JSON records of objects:
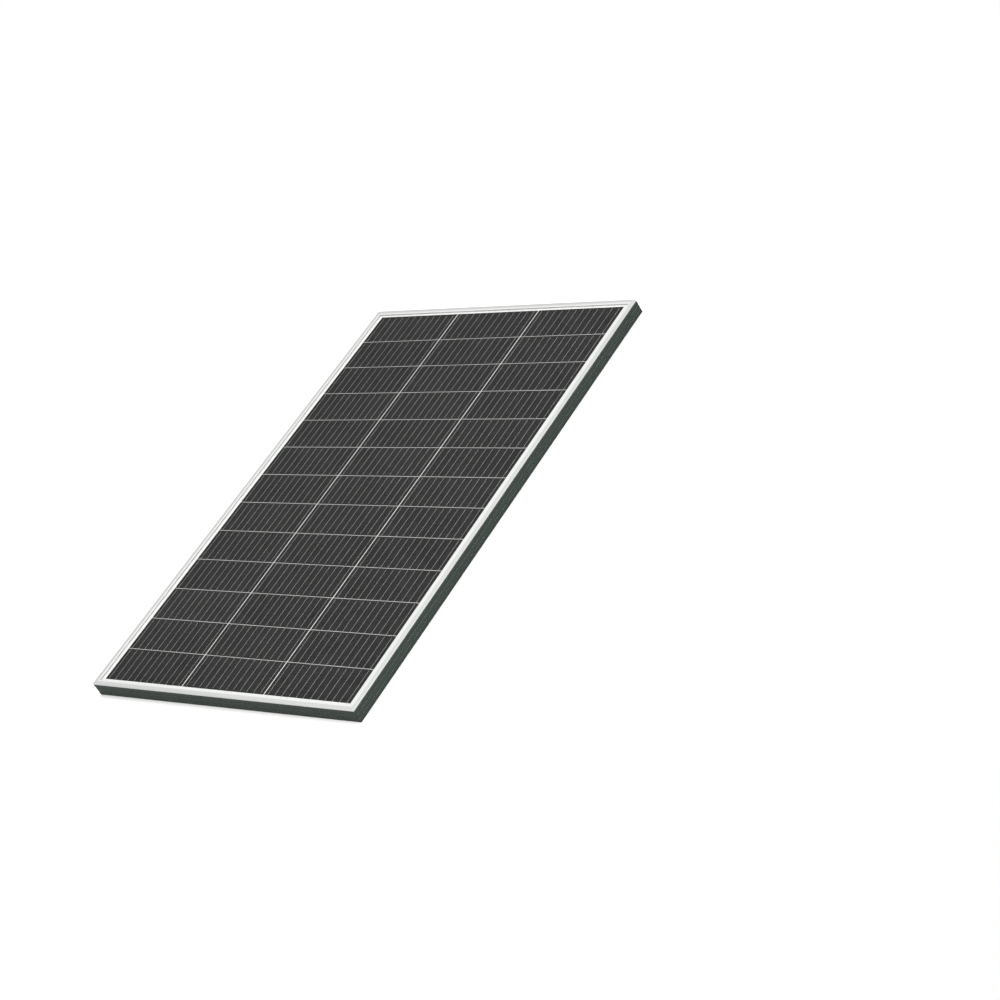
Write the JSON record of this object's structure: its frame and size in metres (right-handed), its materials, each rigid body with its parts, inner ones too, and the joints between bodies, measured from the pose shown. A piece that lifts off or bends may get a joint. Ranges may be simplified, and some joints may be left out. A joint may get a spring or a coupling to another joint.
{
  "type": "solar panel",
  "caption": "Rigid rectangular solar panel: framed glass laminate of dark cells with fine light busbars, with a lidded junction box and two cable glands on its back.",
  "frame": {"origin": "centre of the panel's footprint, on the plane that the frame's flanges rest on", "axes": "+X along the long side towards the end with the junction box, +Y across the width, +Z out of the glass"},
  "size_m": [1.04, 0.676, 0.03],
  "materials": {
    "glass": "toughened solar glass, lightly textured",
    "encapsulant": "clear film",
    "white_encapsulant": "white encapsulant behind the cells",
    "backsheet": "white laminated film",
    "silicon": "textured silicon wafer, charcoal, with fine grid fingers",
    "tinned_copper": "tinned copper strip",
    "insulation": "insulating film",
    "sealant": "cured silicone",
    "frame": "satin anodised, silver lip and grey-green side walls",
    "key_aluminium": "mill finish",
    "label": "blank polyester label",
    "box_plastic": "fine moulded texture",
    "lid_plastic": "fine moulded texture",
    "gasket": "foam rubber",
    "steel": "zinc plated",
    "terminal_brass": "plain brass",
    "diode": "moulded epoxy",
    "gland_plastic": "moulded nylon",
    "gland_rubber": "moulded rubber"
  },
  "bodies": {
    "panel": {"front_glass": "glass", "front_encapsulant": "encapsulant", "rear_encapsulant": "white_encapsulant", "backsheet": "backsheet", "cell_string_left": "silicon", "cell_string_centre": "silicon", "cell_string_right": "silicon", "ribbons_left": "tinned_copper", "ribbons_centre": "tinned_copper", "ribbons_right": "tinned_copper", "bus_strips_head": "tinned_copper", "bus_strips_foot": "tinned_copper", "lead_strips": "tinned_copper", "lead_insulation": "insulation", "lead_tabs": "tinned_copper", "edge_seals": "sealant", "rail_left": "frame", "rail_right": "frame", "rail_head": "frame", "rail_foot": "frame", "corner_keys": "key_aluminium", "rating_label": "label", "jbox_pad": "sealant", "jbox_base": "box_plastic", "jbox_hinge_pin": "steel", "terminal_positive": "terminal_brass", "terminal_middle": "terminal_brass", "terminal_negative": "terminal_brass", "bypass_diodes": "diode", "cable_clamps": "terminal_brass", "clamp_screws": "steel", "gland_body_positive": "gland_plastic", "gland_body_negative": "gland_plastic"},
    "junction_lid": {"jbox_lid": "lid_plastic", "jbox_gasket": "gasket"},
    "seal_positive": {"gland_seal_positive": "gland_rubber"},
    "nut_positive": {"gland_nut_positive": "gland_plastic"},
    "seal_negative": {"gland_seal_negative": "gland_rubber"},
    "nut_negative": {"gland_nut_negative": "gland_plastic"}
  },
  "joints": [
    {"name": "lid_hinge", "type": "hinge", "parent": "panel", "child": "junction_lid", "pos_m": [0.4714, 0, 0.0046], "axis": [0, -1, 0], "range_deg": [0, 100]},
    {"name": "seal_positive_slide", "type": "slide", "parent": "panel", "child": "seal_positive", "axis": [-1, 0, 0], "range_m": [0, 0.0045]},
    {"name": "nut_positive_turn", "type": "hinge", "parent": "seal_positive", "child": "nut_positive", "pos_m": [0.37, 0.028, 0.0124], "axis": [-1, 0, 0], "range_deg": [0, 1080]},
    {"name": "seal_negative_slide", "type": "slide", "parent": "panel", "child": "seal_negative", "axis": [-1, 0, 0], "range_m": [0, 0.0045]},
    {"name": "nut_negative_turn", "type": "hinge", "parent": "seal_negative", "child": "nut_negative", "pos_m": [0.37, -0.028, 0.0124], "axis": [-1, 0, 0], "range_deg": [0, 1080]}
  ],
  "couplings": [
    {"joint": "seal_positive_slide", "follows": "nut_positive_turn", "m_per_rad": 0.0002387},
    {"joint": "seal_negative_slide", "follows": "nut_negative_turn", "m_per_rad": 0.0002387}
  ]
}
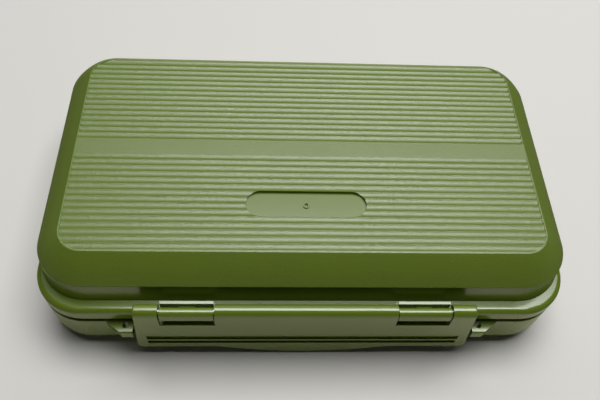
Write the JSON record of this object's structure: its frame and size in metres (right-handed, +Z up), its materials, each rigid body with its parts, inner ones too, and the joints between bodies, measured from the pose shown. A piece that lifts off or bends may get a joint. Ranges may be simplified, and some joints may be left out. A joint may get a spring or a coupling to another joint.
{
  "type": "fly box",
  "caption": "Pocket fly box: two moulded shells with rear hinges, a rim gasket, a front latch flap with grip grooves, a ribbed lid and rows of slit foam inside.",
  "frame": {"origin": "on the surface the box stands on, under the centre of its bounding box", "axes": "+X along the box's long side, +Z up through the lid, -Y to the front, where the latch is"},
  "size_m": [0.15, 0.0986, 0.036],
  "materials": {
    "shell_plastic": "olive green, injection moulded: fine matt texture on the lid's panel and shoulder, glossy walls",
    "seal_rubber": "soft black, matt",
    "pin_steel": "drawn wire, satin",
    "liner_sheet": "closed-cell foam sheet, matt, fine cells",
    "slit_foam": "closed-cell foam, matt, cut faces with cross slits"
  },
  "bodies": {
    "base": {"base_shell": "shell_plastic", "gasket": "seal_rubber", "hinge_pin_left": "pin_steel", "hinge_pin_right": "pin_steel", "base_liner": "liner_sheet", "base_foam_row_1": "slit_foam", "base_foam_row_2": "slit_foam", "base_foam_row_3": "slit_foam", "base_foam_row_4": "slit_foam", "base_foam_row_5": "slit_foam"},
    "lid": {"lid_shell": "shell_plastic", "latch_pin_left": "pin_steel", "latch_pin_right": "pin_steel", "lid_liner": "liner_sheet", "lid_foam_row_1": "slit_foam", "lid_foam_row_2": "slit_foam", "lid_foam_row_3": "slit_foam", "lid_foam_row_4": "slit_foam", "lid_foam_row_5": "slit_foam"},
    "latch": {"latch_flap": "shell_plastic"}
  },
  "joints": [
    {"name": "lid_hinge", "type": "hinge", "parent": "base", "child": "lid", "pos_m": [0, 0.04735, 0.017], "axis": [-1, 0, 0], "range_deg": [0, 170]},
    {"name": "latch_pivot", "type": "hinge", "parent": "lid", "child": "latch", "pos_m": [0, -0.04735, 0.026], "axis": [-1, 0, 0], "range_deg": [0, 220]}
  ]
}
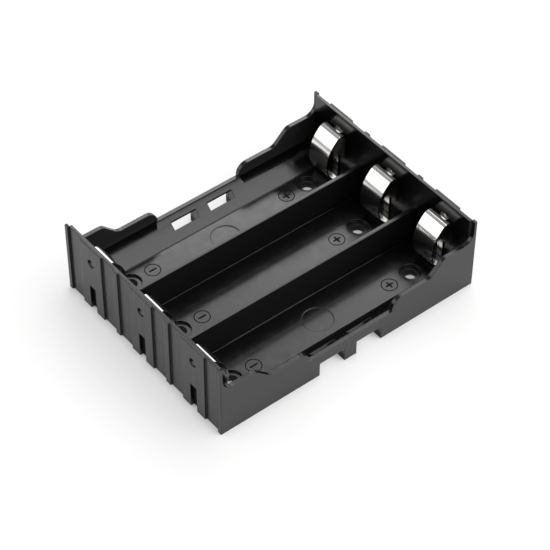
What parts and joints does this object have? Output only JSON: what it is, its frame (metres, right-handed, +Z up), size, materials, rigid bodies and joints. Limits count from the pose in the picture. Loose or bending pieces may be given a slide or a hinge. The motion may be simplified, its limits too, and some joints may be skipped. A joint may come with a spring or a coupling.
{
  "type": "cylindrical cell holder",
  "caption": "Open moulded tray with side-by-side bays that hold cylindrical cells between looped spring-strip contacts.",
  "frame": {"origin": "middle of the underside", "axes": "+X along the cells towards their positive ends, +Y across the bays, +Z up"},
  "size_m": [0.077, 0.06, 0.021],
  "materials": {
    "moulded_plastic": "moulded, glossy inside",
    "nickel_plated_strip": "bright nickel plate"
  },
  "bodies": {
    "root": {"housing": "moulded_plastic", "positive_contact_1": "nickel_plated_strip", "negative_contact_1": "nickel_plated_strip", "positive_contact_2": "nickel_plated_strip", "negative_contact_2": "nickel_plated_strip", "positive_contact_3": "nickel_plated_strip", "negative_contact_3": "nickel_plated_strip"}
  },
  "joints": []
}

**What needs to be done**
Extract the data in full. Keep it word for word.

**Answer to this task**
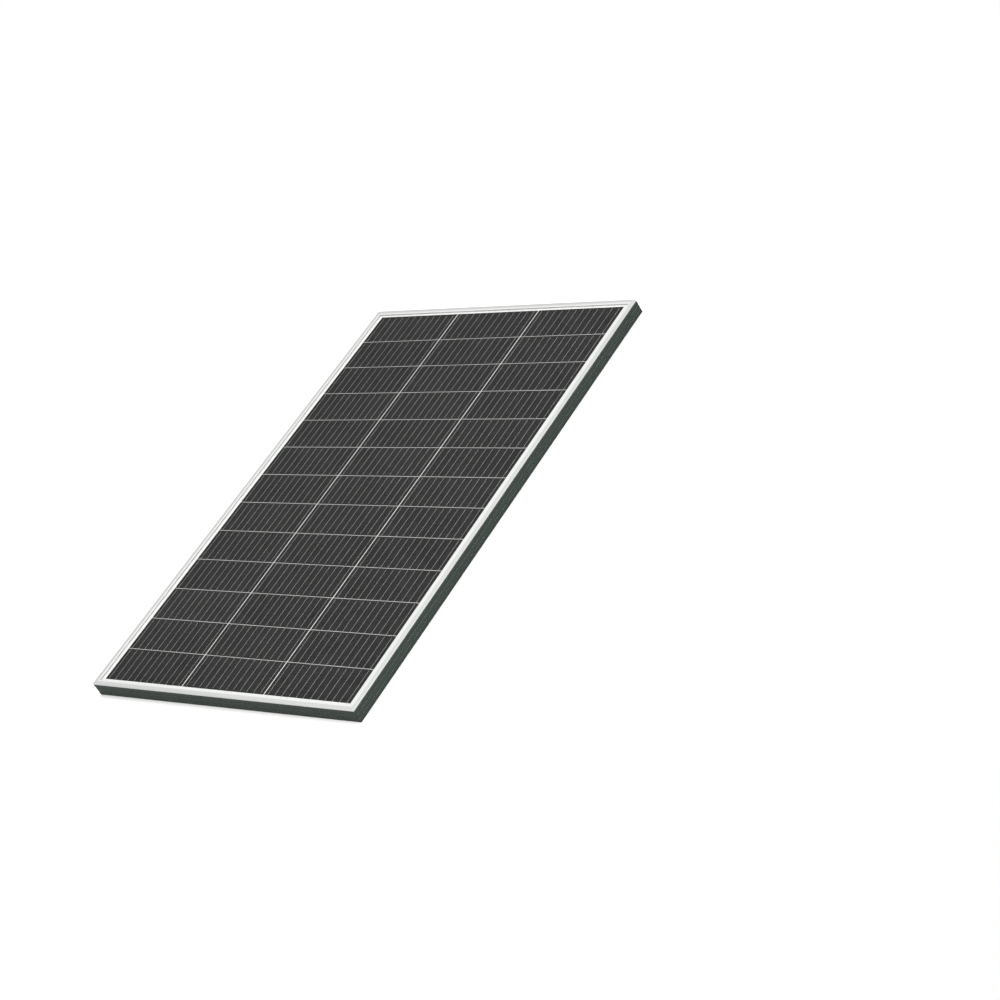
Write the JSON record of this object's structure: its frame and size in metres (right-handed), its materials, each rigid body with its parts, inner ones too, and the joints between bodies, measured from the pose shown. A piece that lifts off or bends may get a joint. Ranges may be simplified, and some joints may be left out. A joint may get a spring or a coupling to another joint.
{
  "type": "solar panel",
  "caption": "Rigid rectangular solar panel: framed glass laminate of dark cells with fine light busbars, with a lidded junction box and two cable glands on its back.",
  "frame": {"origin": "centre of the panel's footprint, on the plane that the frame's flanges rest on", "axes": "+X along the long side towards the end with the junction box, +Y across the width, +Z out of the glass"},
  "size_m": [1.04, 0.676, 0.03],
  "materials": {
    "glass": "toughened solar glass, lightly textured",
    "encapsulant": "clear film",
    "white_encapsulant": "white encapsulant behind the cells",
    "backsheet": "white laminated film",
    "silicon": "textured silicon wafer, charcoal, with fine grid fingers",
    "tinned_copper": "tinned copper strip",
    "insulation": "insulating film",
    "sealant": "cured silicone",
    "frame": "satin anodised, silver lip and grey-green side walls",
    "key_aluminium": "mill finish",
    "label": "blank polyester label",
    "box_plastic": "fine moulded texture",
    "lid_plastic": "fine moulded texture",
    "gasket": "foam rubber",
    "steel": "zinc plated",
    "terminal_brass": "plain brass",
    "diode": "moulded epoxy",
    "gland_plastic": "moulded nylon",
    "gland_rubber": "moulded rubber"
  },
  "bodies": {
    "panel": {"front_glass": "glass", "front_encapsulant": "encapsulant", "rear_encapsulant": "white_encapsulant", "backsheet": "backsheet", "cell_string_left": "silicon", "cell_string_centre": "silicon", "cell_string_right": "silicon", "ribbons_left": "tinned_copper", "ribbons_centre": "tinned_copper", "ribbons_right": "tinned_copper", "bus_strips_head": "tinned_copper", "bus_strips_foot": "tinned_copper", "lead_strips": "tinned_copper", "lead_insulation": "insulation", "lead_tabs": "tinned_copper", "edge_seals": "sealant", "rail_left": "frame", "rail_right": "frame", "rail_head": "frame", "rail_foot": "frame", "corner_keys": "key_aluminium", "rating_label": "label", "jbox_pad": "sealant", "jbox_base": "box_plastic", "jbox_hinge_pin": "steel", "terminal_positive": "terminal_brass", "terminal_middle": "terminal_brass", "terminal_negative": "terminal_brass", "bypass_diodes": "diode", "cable_clamps": "terminal_brass", "clamp_screws": "steel", "gland_body_positive": "gland_plastic", "gland_body_negative": "gland_plastic"},
    "junction_lid": {"jbox_lid": "lid_plastic", "jbox_gasket": "gasket"},
    "seal_positive": {"gland_seal_positive": "gland_rubber"},
    "nut_positive": {"gland_nut_positive": "gland_plastic"},
    "seal_negative": {"gland_seal_negative": "gland_rubber"},
    "nut_negative": {"gland_nut_negative": "gland_plastic"}
  },
  "joints": [
    {"name": "lid_hinge", "type": "hinge", "parent": "panel", "child": "junction_lid", "pos_m": [0.4714, 0, 0.0046], "axis": [0, -1, 0], "range_deg": [0, 100]},
    {"name": "seal_positive_slide", "type": "slide", "parent": "panel", "child": "seal_positive", "axis": [-1, 0, 0], "range_m": [0, 0.0045]},
    {"name": "nut_positive_turn", "type": "hinge", "parent": "seal_positive", "child": "nut_positive", "pos_m": [0.37, 0.028, 0.0124], "axis": [-1, 0, 0], "range_deg": [0, 1080]},
    {"name": "seal_negative_slide", "type": "slide", "parent": "panel", "child": "seal_negative", "axis": [-1, 0, 0], "range_m": [0, 0.0045]},
    {"name": "nut_negative_turn", "type": "hinge", "parent": "seal_negative", "child": "nut_negative", "pos_m": [0.37, -0.028, 0.0124], "axis": [-1, 0, 0], "range_deg": [0, 1080]}
  ],
  "couplings": [
    {"joint": "seal_positive_slide", "follows": "nut_positive_turn", "m_per_rad": 0.0002387},
    {"joint": "seal_negative_slide", "follows": "nut_negative_turn", "m_per_rad": 0.0002387}
  ]
}
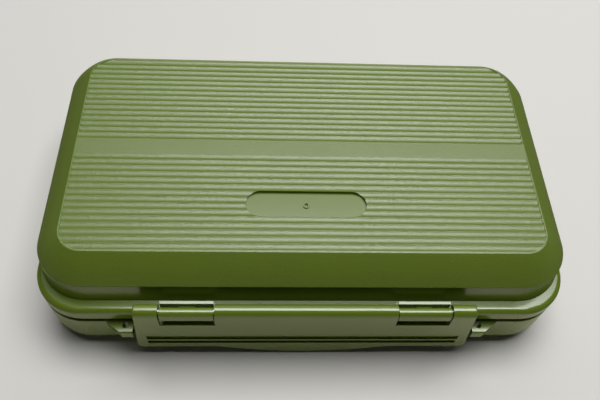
Write the JSON record of this object's structure: its frame and size in metres (right-handed, +Z up), its materials, each rigid body with its parts, inner ones too, and the joints between bodies, measured from the pose shown. A piece that lifts off or bends may get a joint. Ranges may be simplified, and some joints may be left out. A joint may get a spring or a coupling to another joint.
{
  "type": "fly box",
  "caption": "Pocket fly box: two moulded shells with rear hinges, a rim gasket, a front latch flap with grip grooves, a ribbed lid and rows of slit foam inside.",
  "frame": {"origin": "on the surface the box stands on, under the centre of its bounding box", "axes": "+X along the box's long side, +Z up through the lid, -Y to the front, where the latch is"},
  "size_m": [0.15, 0.0986, 0.036],
  "materials": {
    "shell_plastic": "olive green, injection moulded: fine matt texture on the lid's panel and shoulder, glossy walls",
    "seal_rubber": "soft black, matt",
    "pin_steel": "drawn wire, satin",
    "liner_sheet": "closed-cell foam sheet, matt, fine cells",
    "slit_foam": "closed-cell foam, matt, cut faces with cross slits"
  },
  "bodies": {
    "base": {"base_shell": "shell_plastic", "gasket": "seal_rubber", "hinge_pin_left": "pin_steel", "hinge_pin_right": "pin_steel", "base_liner": "liner_sheet", "base_foam_row_1": "slit_foam", "base_foam_row_2": "slit_foam", "base_foam_row_3": "slit_foam", "base_foam_row_4": "slit_foam", "base_foam_row_5": "slit_foam"},
    "lid": {"lid_shell": "shell_plastic", "latch_pin_left": "pin_steel", "latch_pin_right": "pin_steel", "lid_liner": "liner_sheet", "lid_foam_row_1": "slit_foam", "lid_foam_row_2": "slit_foam", "lid_foam_row_3": "slit_foam", "lid_foam_row_4": "slit_foam", "lid_foam_row_5": "slit_foam"},
    "latch": {"latch_flap": "shell_plastic"}
  },
  "joints": [
    {"name": "lid_hinge", "type": "hinge", "parent": "base", "child": "lid", "pos_m": [0, 0.04735, 0.017], "axis": [-1, 0, 0], "range_deg": [0, 170]},
    {"name": "latch_pivot", "type": "hinge", "parent": "lid", "child": "latch", "pos_m": [0, -0.04735, 0.026], "axis": [-1, 0, 0], "range_deg": [0, 220]}
  ]
}
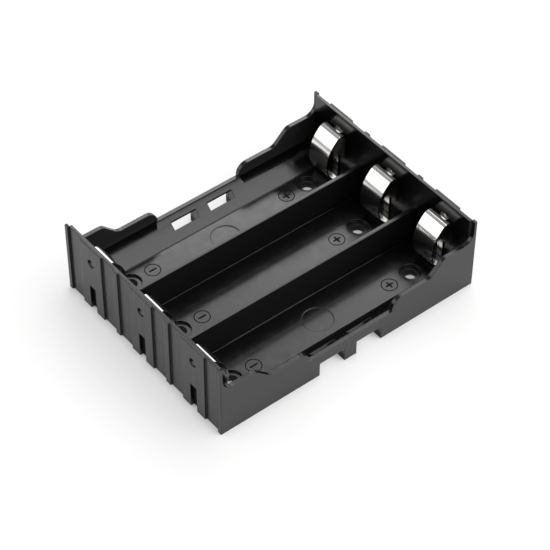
What parts and joints does this object have? Output only JSON: what it is, its frame (metres, right-handed, +Z up), size, materials, rigid bodies and joints. Limits count from the pose in the picture. Loose or bending pieces may be given a slide or a hinge. The motion may be simplified, its limits too, and some joints may be skipped. A joint may come with a spring or a coupling.
{
  "type": "cylindrical cell holder",
  "caption": "Open moulded tray with side-by-side bays that hold cylindrical cells between looped spring-strip contacts.",
  "frame": {"origin": "middle of the underside", "axes": "+X along the cells towards their positive ends, +Y across the bays, +Z up"},
  "size_m": [0.077, 0.06, 0.021],
  "materials": {
    "moulded_plastic": "moulded, glossy inside",
    "nickel_plated_strip": "bright nickel plate"
  },
  "bodies": {
    "root": {"housing": "moulded_plastic", "positive_contact_1": "nickel_plated_strip", "negative_contact_1": "nickel_plated_strip", "positive_contact_2": "nickel_plated_strip", "negative_contact_2": "nickel_plated_strip", "positive_contact_3": "nickel_plated_strip", "negative_contact_3": "nickel_plated_strip"}
  },
  "joints": []
}